VERMILLION, S.D. - A dispute over who is the rightful owner of a guitar previously belonging to Elvis Presley will proceed, a federal judge ruled.

The controversy revolves around a Martin D-55 guitar that Elvis broke at a show in St. Petersburg, Fla. on February 14, 1977. It was the last tour for the self-proclaimed "King of Rock and Roll." He died in the master bathroom of Graceland, his home in Memphis, Tenn., on Aug. 16, 1977.

The guitar, originally given to a female fan, eventually came under ownership of defendant Robert Johnson, a music memorabilia collector.

As recounted by U.S. District Judge Karen Schreier in an opinion published Friday, Johnson signed an agreement to sell the guitar and three others to defendant Larry Moss in February 2008 for $120,000.

The parties agreed to two separate exchanges.

Moss paid $70,000 and took possession of two of the guitars. He planned to pay the remaining $50,000 when Johnson delivered the Martin D-55 and another guitar, Schreier said.

At the time the deal was made, the Elvis guitar was on display at the Rock and Soul Museum in Memphis, and Moss agreed as a condition of the sale that it would remain there through January 2009.

But in November 2008, Schreier said, Johnson took the guitar back and listed it on an auction website. Moss later testified that he saw the guitar on the website, but took no legal action at that time.

In 2012, Johnson contacted the National Museum of Music, based in Vermillion, S.D. about the sale of one instrument and the donation of several others, including the Elvis guitar.

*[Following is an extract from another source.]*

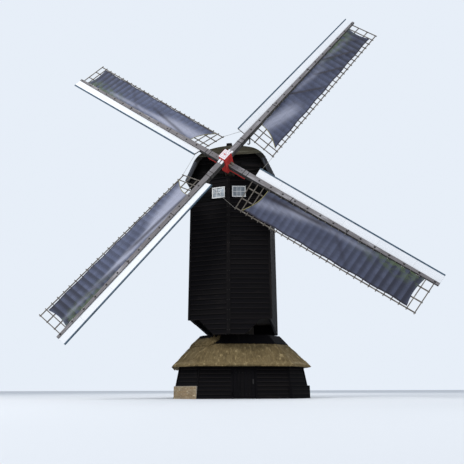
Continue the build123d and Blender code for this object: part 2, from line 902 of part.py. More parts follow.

The museum agreed to pay $250,000 for a Gibson Korina Explorer guitar once owned by The Who's John Entwistle, and to receive the donation of the other instruments, pending their authentication.

The museum received the guitar in February 2013, and in December of that year, Moss contacted the museum stating his claim to the guitar.

A Tennessee state court found in favor of Moss when he sued Johnson for ownership of the guitar, but Schreier says that ruling does not preclude the museum's current litigation. "During the Tennessee litigation, NMM was unable to assert its claim of ownership, present evidence, cross examine witnesses, or appeal the Tennessee judgment," she wrote. "NMM was unable to shape the Tennessee litigation in any meaningful way. If NMM is collaterally estopped from making its argument that Moss never acquired title to the guitar, NMM would be deprived of its day in court."

Schreier found the initial agreement between defendants Johnson and Moss to be "ambiguous" because the term "deliver" could be interpreted in various ways. "The key factual issue in this case is whether Johnson was going to physically deliver the Elvis guitar or whether Moss was going to retrieve the guitar from the Rock and Soul Museum," Schreier writes, noting that title usually passes at the time of the delivery of the physical product.

Moss, however, "claims the parties agreed that delivery [of the title] would be made without moving the guitar," based on his agreement to let it remain on display at the Rock and Soul Museum.

The issue of whether the National Music Museum can be classified as a "buyer" is also unresolved. Moss argues the museum is not a buyer because the guitar was "donated," while the museum claims it is a buyer because it paid $250,000 not just for the Entwistle Gibson but for all the accompanying instruments wrapped into the deal, including the Elvis guitar.

"A reasonable fact finder could conclude that Johnson gave the guitar to NMM as a gift and that NMM is not a buyer," Schreier wrote. However, she added that a fact finder could also "conclude that the donation section of the agreement is inseparable from the sales section of the agreement."

The third issue is whether Johnson had the right to take the guitar from the Rock and Soul Museum and bequeath it to the National Music Museum at all. "A reasonable fact finder could believe that Johnson - in essence - stole the guitar when he removed it from the Rock and Soul Museum because he no longer had title to the guitar," Schreier said. "On the other hand, a reasonable fact finder could find that because Moss had not paid the remaining $50,000 owed to Johnson, Johnson still had title to the guitar and was merely exercising his ownership rights. Or a reasonable fact finder could conclude that Moss acquiesced to Johnson's possession of the guitar because Moss did not take legal action for several years after he learned that Johnson had removed the guitar from the Rock and Soul Museum."

Schreier found that "evidence supports both parties' arguments," making summary judgment an inappropriate remedy.

Mitchell Peterson of Davenport, Evans, Hurwitz & Smith in Sioux Falls is representing the museum in the case, while Ronald Parsons of Johnson, Janklow, Abdallah, Bollweg & Parsons LLP is local counsel for Moss.

Neither side responded to a request for comment from Courthouse News.